# SHORT EXERCISE
What follows is a listing; give it again exactly, in its entirety.

# DATA PROVIDED
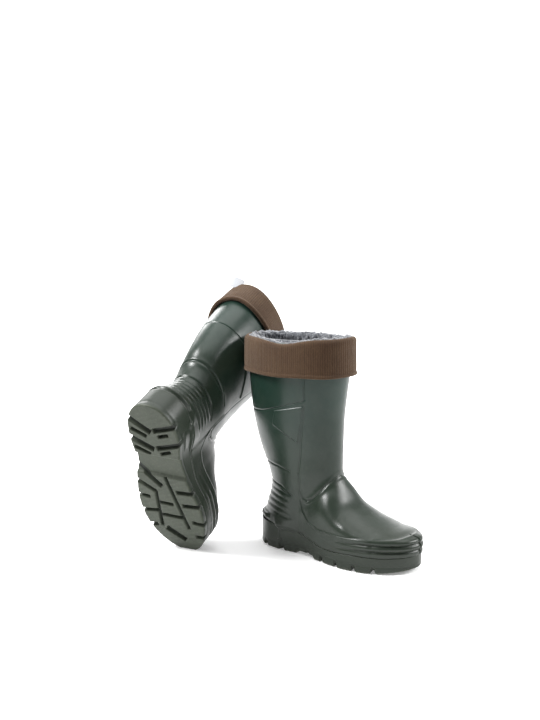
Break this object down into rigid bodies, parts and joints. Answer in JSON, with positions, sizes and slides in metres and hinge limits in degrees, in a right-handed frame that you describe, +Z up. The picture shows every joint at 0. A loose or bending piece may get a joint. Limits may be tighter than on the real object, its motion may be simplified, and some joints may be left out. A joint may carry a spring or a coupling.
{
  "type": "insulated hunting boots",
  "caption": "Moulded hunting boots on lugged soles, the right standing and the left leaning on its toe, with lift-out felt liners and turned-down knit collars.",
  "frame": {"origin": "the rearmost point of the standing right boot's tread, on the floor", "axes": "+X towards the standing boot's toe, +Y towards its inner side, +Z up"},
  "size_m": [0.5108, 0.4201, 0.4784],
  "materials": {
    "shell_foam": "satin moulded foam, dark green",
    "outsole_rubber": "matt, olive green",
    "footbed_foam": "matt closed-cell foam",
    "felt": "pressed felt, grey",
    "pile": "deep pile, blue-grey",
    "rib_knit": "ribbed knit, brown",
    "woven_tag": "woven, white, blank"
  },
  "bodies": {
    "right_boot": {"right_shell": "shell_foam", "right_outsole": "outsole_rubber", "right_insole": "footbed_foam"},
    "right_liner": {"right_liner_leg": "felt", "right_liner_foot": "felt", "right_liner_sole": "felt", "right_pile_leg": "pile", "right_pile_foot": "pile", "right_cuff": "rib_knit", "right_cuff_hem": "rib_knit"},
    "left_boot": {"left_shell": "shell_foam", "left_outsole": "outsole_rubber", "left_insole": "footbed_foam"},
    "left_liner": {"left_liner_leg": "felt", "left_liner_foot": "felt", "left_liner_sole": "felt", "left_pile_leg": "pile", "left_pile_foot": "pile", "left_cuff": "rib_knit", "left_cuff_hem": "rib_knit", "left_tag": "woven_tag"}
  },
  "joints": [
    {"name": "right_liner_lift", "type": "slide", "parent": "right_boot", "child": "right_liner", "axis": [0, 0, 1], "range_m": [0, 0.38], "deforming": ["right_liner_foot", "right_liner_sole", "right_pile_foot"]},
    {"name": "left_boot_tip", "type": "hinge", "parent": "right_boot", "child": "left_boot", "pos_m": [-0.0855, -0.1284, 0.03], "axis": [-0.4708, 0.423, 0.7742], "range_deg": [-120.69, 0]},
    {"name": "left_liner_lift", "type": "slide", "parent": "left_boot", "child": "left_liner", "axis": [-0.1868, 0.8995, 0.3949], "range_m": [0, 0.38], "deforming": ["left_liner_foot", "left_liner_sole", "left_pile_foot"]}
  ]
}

# WRITTEN ANSWER
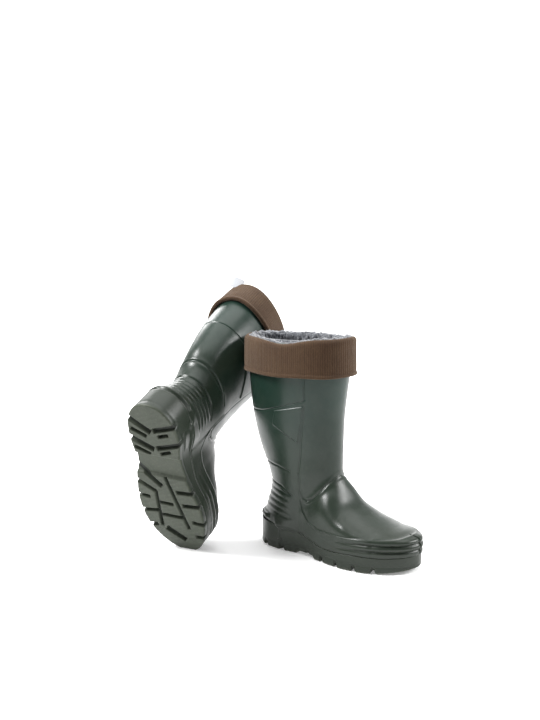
Break this object down into rigid bodies, parts and joints. Answer in JSON, with positions, sizes and slides in metres and hinge limits in degrees, in a right-handed frame that you describe, +Z up. The picture shows every joint at 0. A loose or bending piece may get a joint. Limits may be tighter than on the real object, its motion may be simplified, and some joints may be left out. A joint may carry a spring or a coupling.
{
  "type": "insulated hunting boots",
  "caption": "Moulded hunting boots on lugged soles, the right standing and the left leaning on its toe, with lift-out felt liners and turned-down knit collars.",
  "frame": {"origin": "the rearmost point of the standing right boot's tread, on the floor", "axes": "+X towards the standing boot's toe, +Y towards its inner side, +Z up"},
  "size_m": [0.5108, 0.4201, 0.4784],
  "materials": {
    "shell_foam": "satin moulded foam, dark green",
    "outsole_rubber": "matt, olive green",
    "footbed_foam": "matt closed-cell foam",
    "felt": "pressed felt, grey",
    "pile": "deep pile, blue-grey",
    "rib_knit": "ribbed knit, brown",
    "woven_tag": "woven, white, blank"
  },
  "bodies": {
    "right_boot": {"right_shell": "shell_foam", "right_outsole": "outsole_rubber", "right_insole": "footbed_foam"},
    "right_liner": {"right_liner_leg": "felt", "right_liner_foot": "felt", "right_liner_sole": "felt", "right_pile_leg": "pile", "right_pile_foot": "pile", "right_cuff": "rib_knit", "right_cuff_hem": "rib_knit"},
    "left_boot": {"left_shell": "shell_foam", "left_outsole": "outsole_rubber", "left_insole": "footbed_foam"},
    "left_liner": {"left_liner_leg": "felt", "left_liner_foot": "felt", "left_liner_sole": "felt", "left_pile_leg": "pile", "left_pile_foot": "pile", "left_cuff": "rib_knit", "left_cuff_hem": "rib_knit", "left_tag": "woven_tag"}
  },
  "joints": [
    {"name": "right_liner_lift", "type": "slide", "parent": "right_boot", "child": "right_liner", "axis": [0, 0, 1], "range_m": [0, 0.38], "deforming": ["right_liner_foot", "right_liner_sole", "right_pile_foot"]},
    {"name": "left_boot_tip", "type": "hinge", "parent": "right_boot", "child": "left_boot", "pos_m": [-0.0855, -0.1284, 0.03], "axis": [-0.4708, 0.423, 0.7742], "range_deg": [-120.69, 0]},
    {"name": "left_liner_lift", "type": "slide", "parent": "left_boot", "child": "left_liner", "axis": [-0.1868, 0.8995, 0.3949], "range_m": [0, 0.38], "deforming": ["left_liner_foot", "left_liner_sole", "left_pile_foot"]}
  ]
}